### Input for this task ###
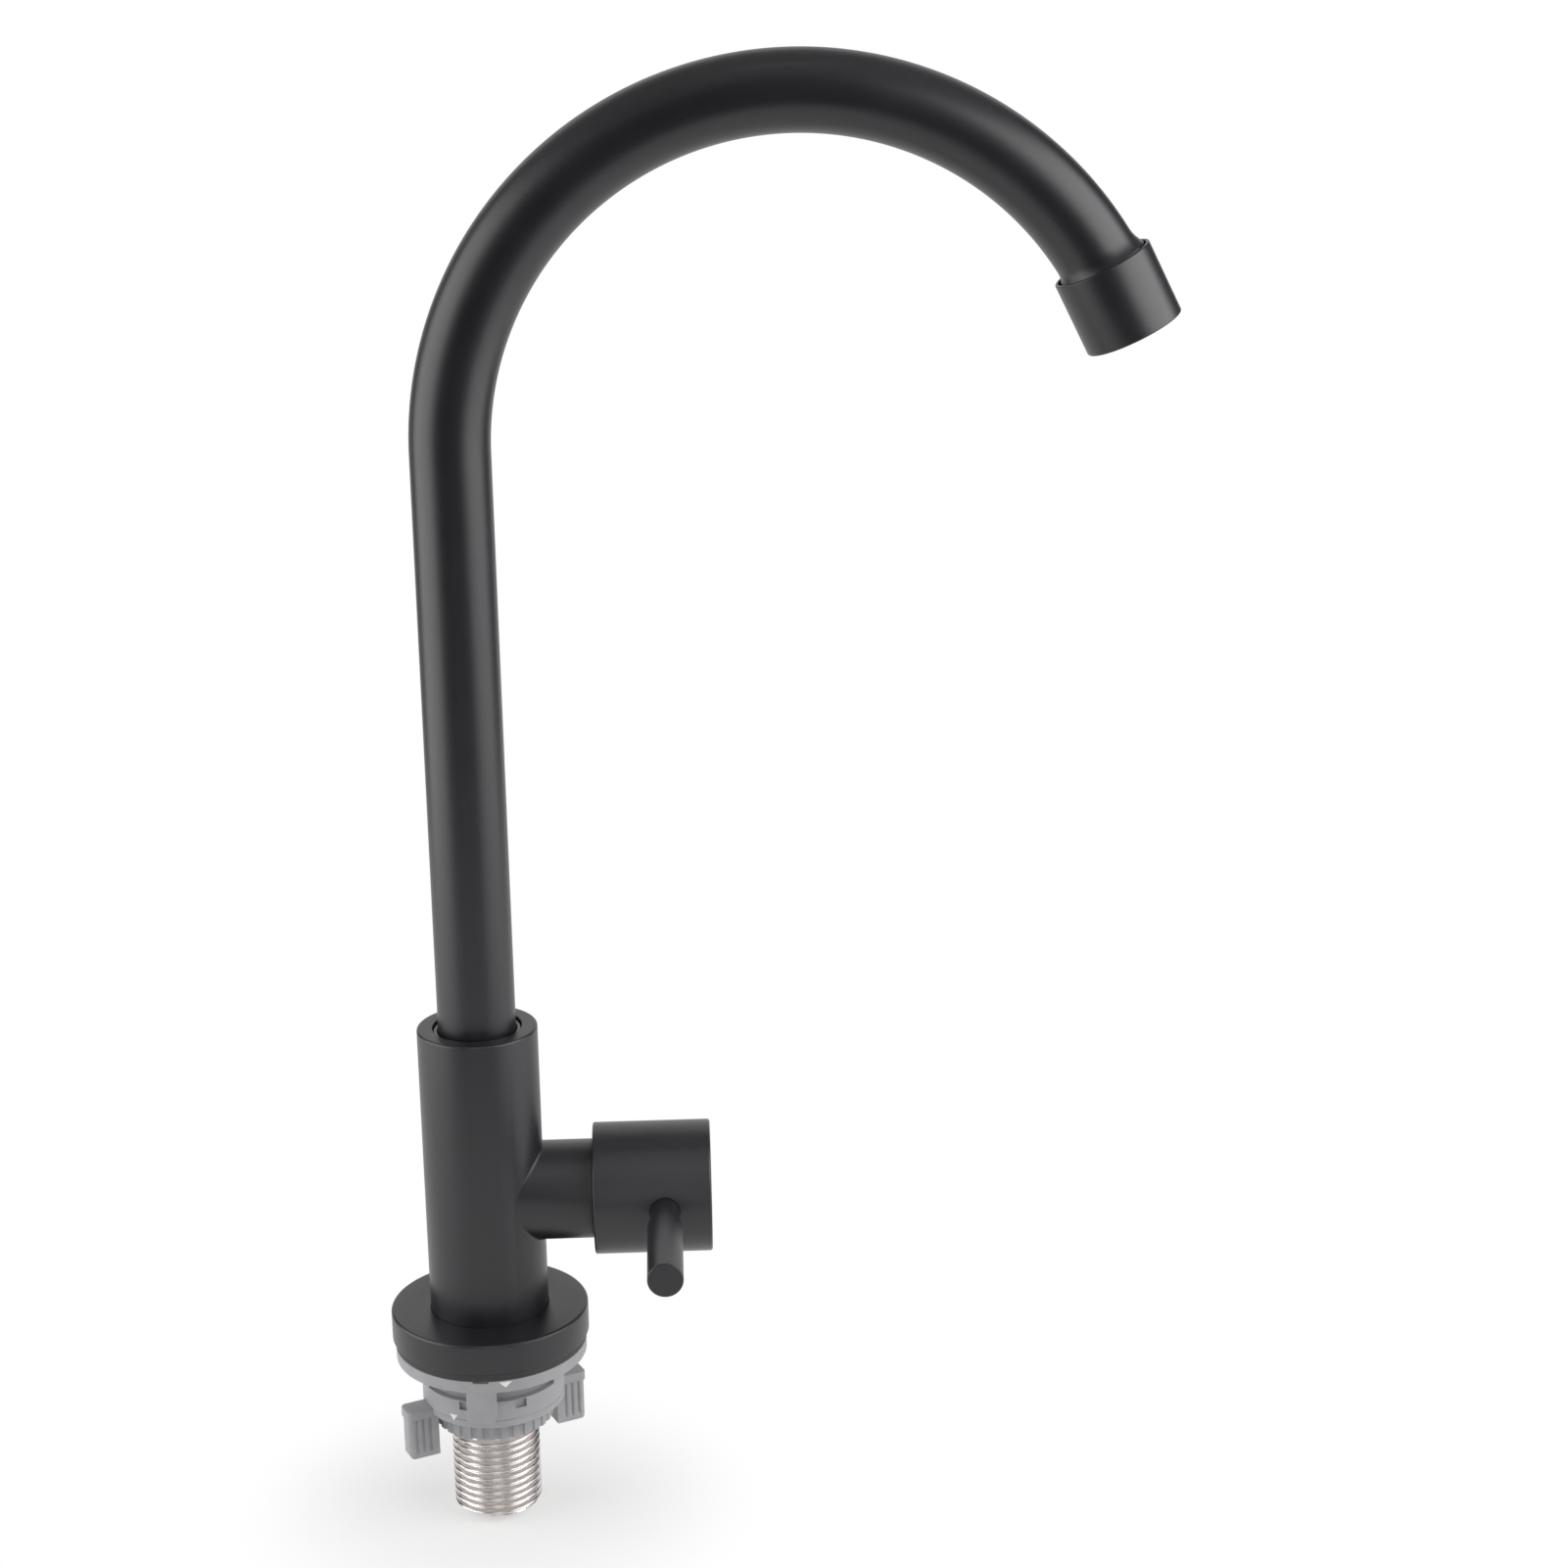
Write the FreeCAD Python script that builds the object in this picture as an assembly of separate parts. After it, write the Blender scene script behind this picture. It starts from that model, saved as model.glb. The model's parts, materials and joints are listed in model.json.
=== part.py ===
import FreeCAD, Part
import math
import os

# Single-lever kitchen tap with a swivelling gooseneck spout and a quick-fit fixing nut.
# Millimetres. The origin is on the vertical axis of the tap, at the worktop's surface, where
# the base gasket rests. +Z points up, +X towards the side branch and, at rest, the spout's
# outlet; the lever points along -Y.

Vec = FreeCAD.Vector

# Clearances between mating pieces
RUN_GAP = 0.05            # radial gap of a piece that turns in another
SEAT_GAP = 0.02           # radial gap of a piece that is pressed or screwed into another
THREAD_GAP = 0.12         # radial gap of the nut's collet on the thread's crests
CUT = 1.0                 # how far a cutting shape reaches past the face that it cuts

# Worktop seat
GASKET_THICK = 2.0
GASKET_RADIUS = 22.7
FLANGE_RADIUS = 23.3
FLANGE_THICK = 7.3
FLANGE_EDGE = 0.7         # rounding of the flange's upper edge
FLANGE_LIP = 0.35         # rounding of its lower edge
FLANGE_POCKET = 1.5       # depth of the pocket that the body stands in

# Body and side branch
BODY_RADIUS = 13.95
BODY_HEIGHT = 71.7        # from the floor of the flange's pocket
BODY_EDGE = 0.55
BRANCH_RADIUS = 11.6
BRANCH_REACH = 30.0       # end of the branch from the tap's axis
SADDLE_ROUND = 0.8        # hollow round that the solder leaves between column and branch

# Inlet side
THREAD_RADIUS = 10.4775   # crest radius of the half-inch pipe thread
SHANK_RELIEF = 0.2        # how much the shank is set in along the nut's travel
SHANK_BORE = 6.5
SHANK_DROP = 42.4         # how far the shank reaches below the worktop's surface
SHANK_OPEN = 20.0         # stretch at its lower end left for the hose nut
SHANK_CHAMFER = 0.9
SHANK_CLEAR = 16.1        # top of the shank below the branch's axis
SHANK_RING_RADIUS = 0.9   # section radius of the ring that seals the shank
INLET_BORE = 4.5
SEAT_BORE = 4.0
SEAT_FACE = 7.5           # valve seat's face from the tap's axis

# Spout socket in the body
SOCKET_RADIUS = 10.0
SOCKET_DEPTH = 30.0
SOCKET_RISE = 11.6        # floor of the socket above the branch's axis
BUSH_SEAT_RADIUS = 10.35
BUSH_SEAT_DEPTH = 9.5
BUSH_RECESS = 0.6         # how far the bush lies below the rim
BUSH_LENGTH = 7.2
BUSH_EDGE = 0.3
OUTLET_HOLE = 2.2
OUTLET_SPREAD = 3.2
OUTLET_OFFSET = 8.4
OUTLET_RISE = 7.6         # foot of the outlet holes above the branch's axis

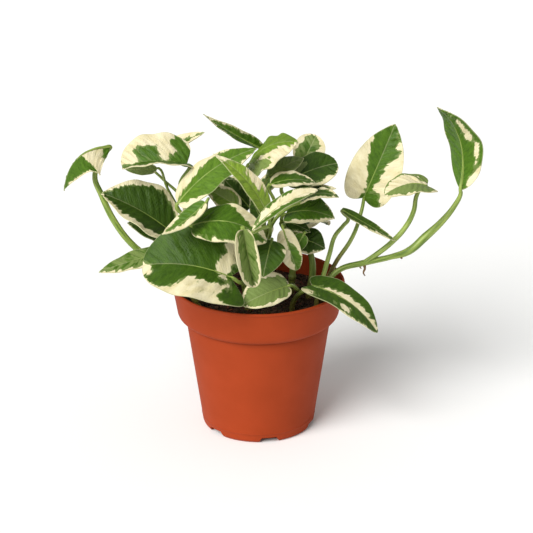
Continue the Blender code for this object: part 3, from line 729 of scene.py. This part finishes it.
###
Can you give every line above again, exactly as written?

Result for this exercise:
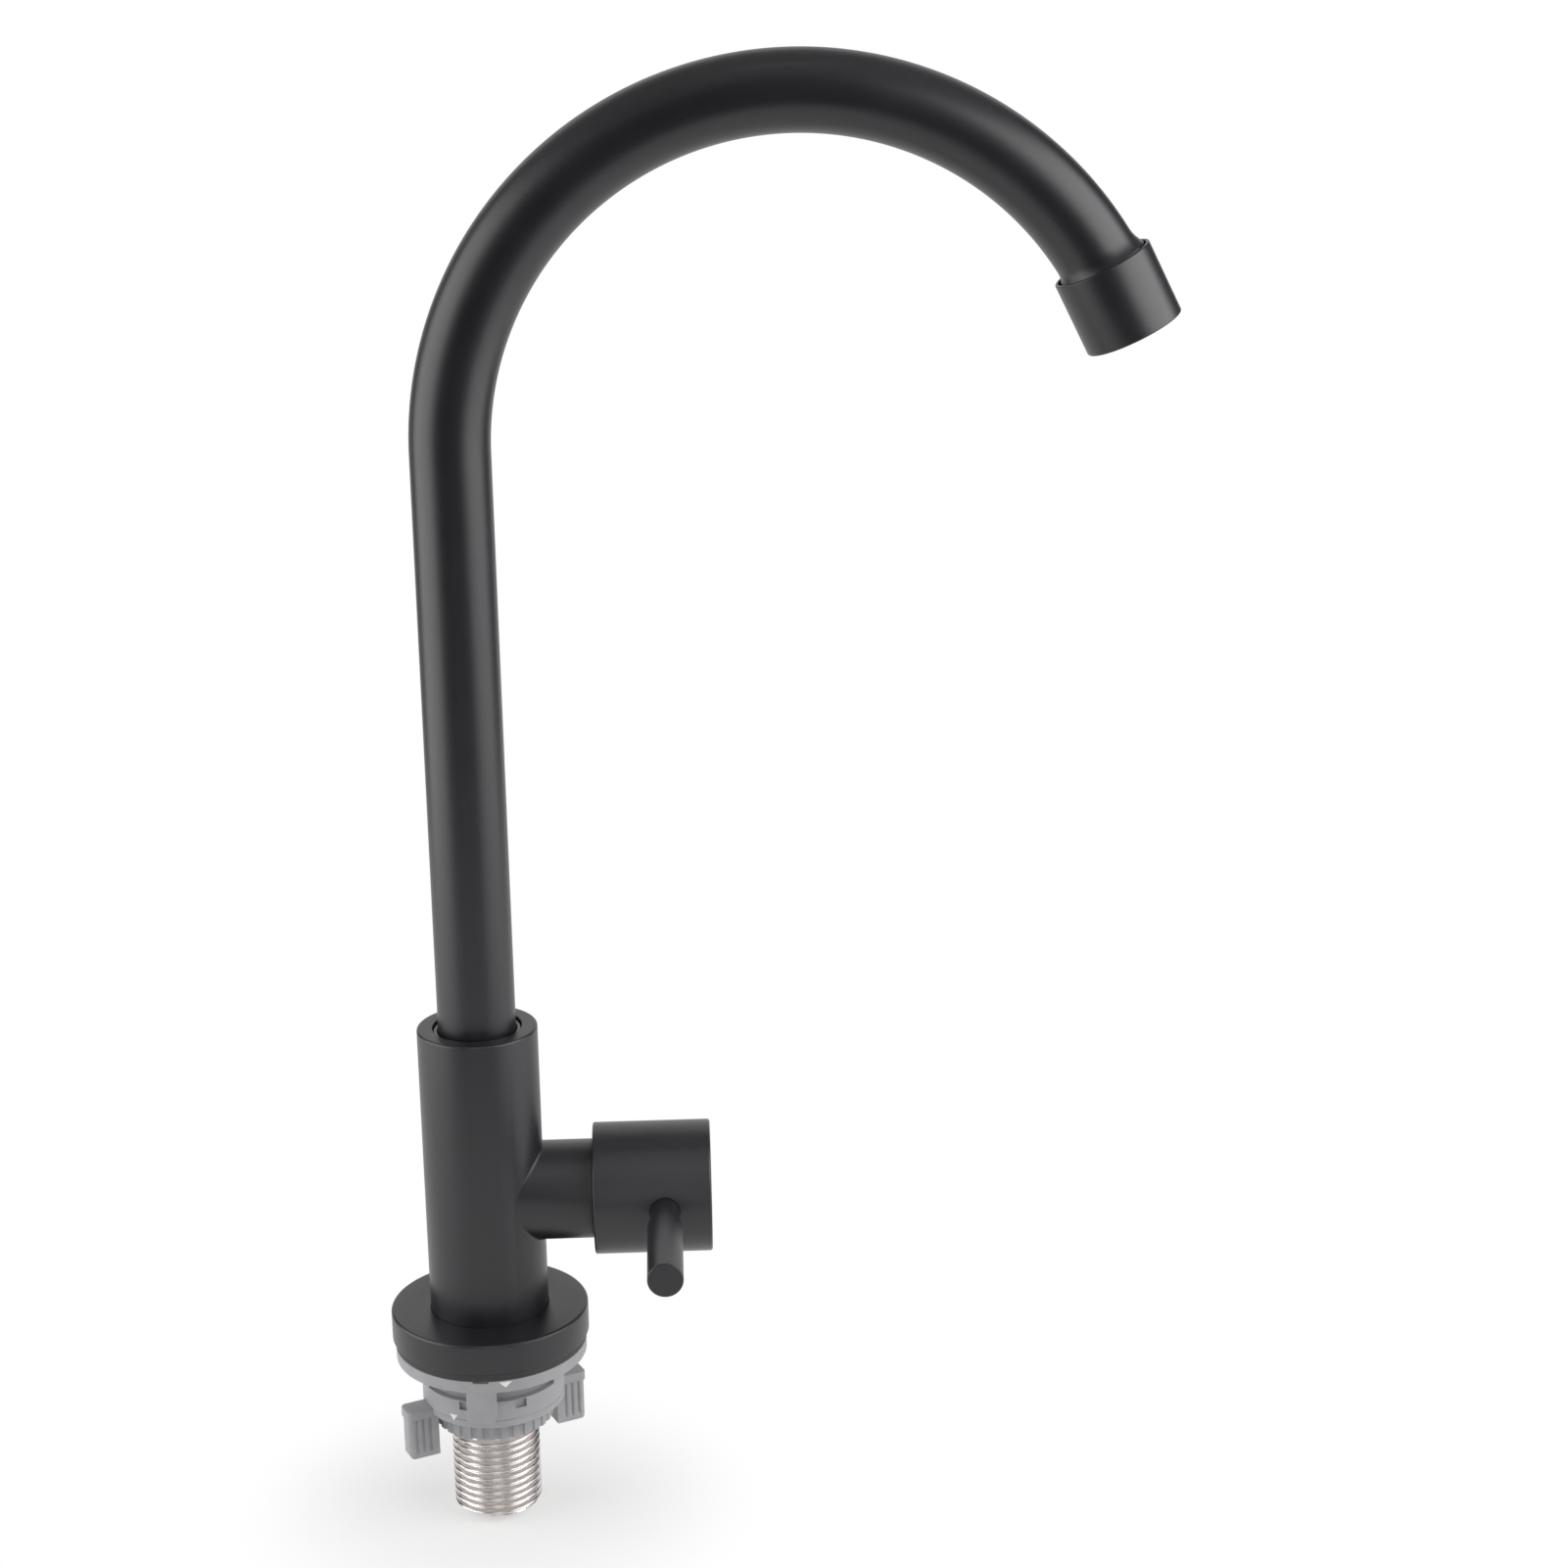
Write the FreeCAD Python script that builds the object in this picture as an assembly of separate parts. After it, write the Blender scene script behind this picture. It starts from that model, saved as model.glb. The model's parts, materials and joints are listed in model.json.
=== part.py ===
import FreeCAD, Part
import math
import os

# Single-lever kitchen tap with a swivelling gooseneck spout and a quick-fit fixing nut.
# Millimetres. The origin is on the vertical axis of the tap, at the worktop's surface, where
# the base gasket rests. +Z points up, +X towards the side branch and, at rest, the spout's
# outlet; the lever points along -Y.

Vec = FreeCAD.Vector

# Clearances between mating pieces
RUN_GAP = 0.05            # radial gap of a piece that turns in another
SEAT_GAP = 0.02           # radial gap of a piece that is pressed or screwed into another
THREAD_GAP = 0.12         # radial gap of the nut's collet on the thread's crests
CUT = 1.0                 # how far a cutting shape reaches past the face that it cuts

# Worktop seat
GASKET_THICK = 2.0
GASKET_RADIUS = 22.7
FLANGE_RADIUS = 23.3
FLANGE_THICK = 7.3
FLANGE_EDGE = 0.7         # rounding of the flange's upper edge
FLANGE_LIP = 0.35         # rounding of its lower edge
FLANGE_POCKET = 1.5       # depth of the pocket that the body stands in

# Body and side branch
BODY_RADIUS = 13.95
BODY_HEIGHT = 71.7        # from the floor of the flange's pocket
BODY_EDGE = 0.55
BRANCH_RADIUS = 11.6
BRANCH_REACH = 30.0       # end of the branch from the tap's axis
SADDLE_ROUND = 0.8        # hollow round that the solder leaves between column and branch

# Inlet side
THREAD_RADIUS = 10.4775   # crest radius of the half-inch pipe thread
SHANK_RELIEF = 0.2        # how much the shank is set in along the nut's travel
SHANK_BORE = 6.5
SHANK_DROP = 42.4         # how far the shank reaches below the worktop's surface
SHANK_OPEN = 20.0         # stretch at its lower end left for the hose nut
SHANK_CHAMFER = 0.9
SHANK_CLEAR = 16.1        # top of the shank below the branch's axis
SHANK_RING_RADIUS = 0.9   # section radius of the ring that seals the shank
INLET_BORE = 4.5
SEAT_BORE = 4.0
SEAT_FACE = 7.5           # valve seat's face from the tap's axis

# Spout socket in the body
SOCKET_RADIUS = 10.0
SOCKET_DEPTH = 30.0
SOCKET_RISE = 11.6        # floor of the socket above the branch's axis
BUSH_SEAT_RADIUS = 10.35
BUSH_SEAT_DEPTH = 9.5
BUSH_RECESS = 0.6         # how far the bush lies below the rim
BUSH_LENGTH = 7.2
BUSH_EDGE = 0.3
OUTLET_HOLE = 2.2
OUTLET_SPREAD = 3.2
OUTLET_OFFSET = 8.4
OUTLET_RISE = 7.6         # foot of the outlet holes above the branch's axis

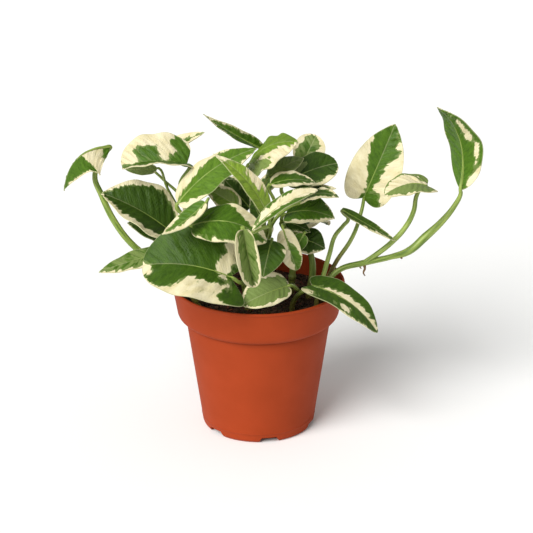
Continue the Blender code for this object: part 3, from line 729 of scene.py. This part finishes it.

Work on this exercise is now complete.